Das alles dauerte etwas über einer halben Stunde.

Das Finden eines passenden Autos hingegen, deutlich länger.

In Kanada ist das Handeln über Online-Kleinanzeigen Gang und Gäbe - die größten Portale, auf denen man fast alles findet, sind Kijiji und der Facebook Marktplatz. Natürlich gibt es auch noch spezialisierte Seiten für Produktanzeigen, wie z.B. autotrader.ca, aber die größere Auswahl, und oft auch die günstigeren Angebote, findet man auf den beiden zuerst genannten Portalen.

Mit meinen Plänen im Hinterkopf schaute ich beim Autokauf natürlich nach gewissen Spezifikationen, die ich in einem Auto haben wollte. Ich kontrollierte alle paar Tage Kijiji und Facebook, mit entsprechenden Filtern, ob ein Auto nach meinem Geschmack in der Nähe zum Verkauf aufgetaucht war. John war dabei eine große Hilfe, da er sich sehr gut mit Autos auskennt und mir stets mit gutem Rat zur Seite stand, wenn ich auf ein Fahrzeug gestoßen war, das mir interessant vorkam.

Und schließlich war er es auch, der zufällig über die Anzeige eines Toyota Minivans von 2001 stolperte, der für mich in Frage käme.

Wir kontaktierten schnell der Verkäufer und fuhren zwei Tage darauf nach Prince George, einerseits um einzukaufen, andererseits, damit ich mir den Wagen mal anschauen und testfahren konnte. Und dann hab ich mich prompt in den Van verliebt und ihn gekauft.

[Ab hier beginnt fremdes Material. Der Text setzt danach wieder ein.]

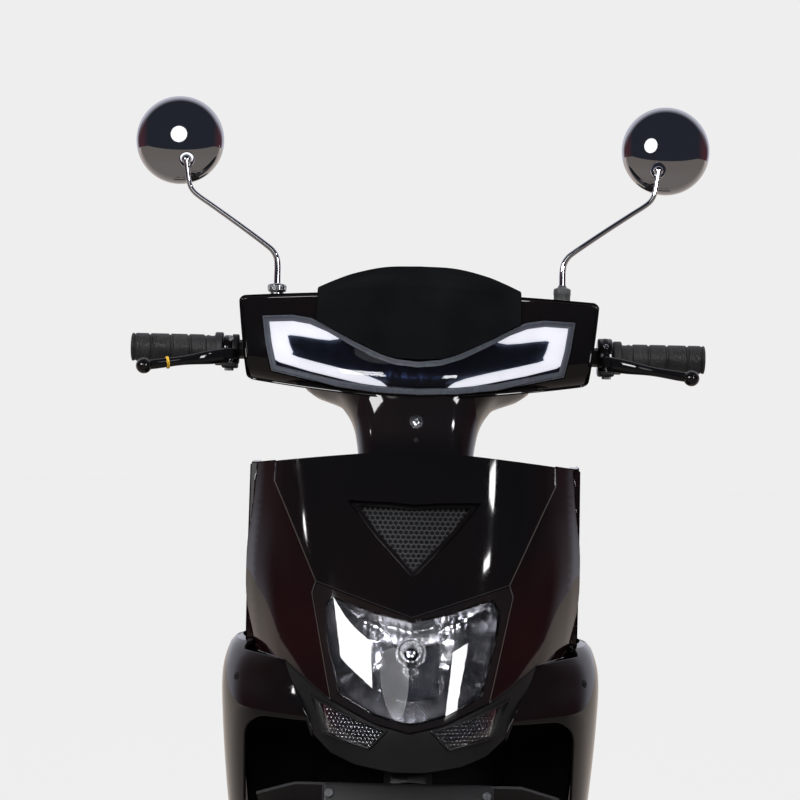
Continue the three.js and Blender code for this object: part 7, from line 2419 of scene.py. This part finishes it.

Der Besitzerwechsel war denkbar einfach - wir fuhren mit dem Verkäufer zur Versicherungsstelle, sie unterschrieben einen Zettel, der das Fahrzeug mir überschrieb, und ich regelte die Versicherungsdetails mit der Versicherung und bekam dann meine Nummernschilder. Und dann durfte ich meinen Wagen einfach nach Hause fahren.

Und nun bin ich stolzer Besitzer eines Minivans, der mich auf meinen Reisen durch das Land begleiten wird - und den ich liebevoll “Lenny” getauft habe, denn jedes richtige Roadtrip-Fahrzeug in Kanada braucht einen Namen. Das gehört sich einfach so.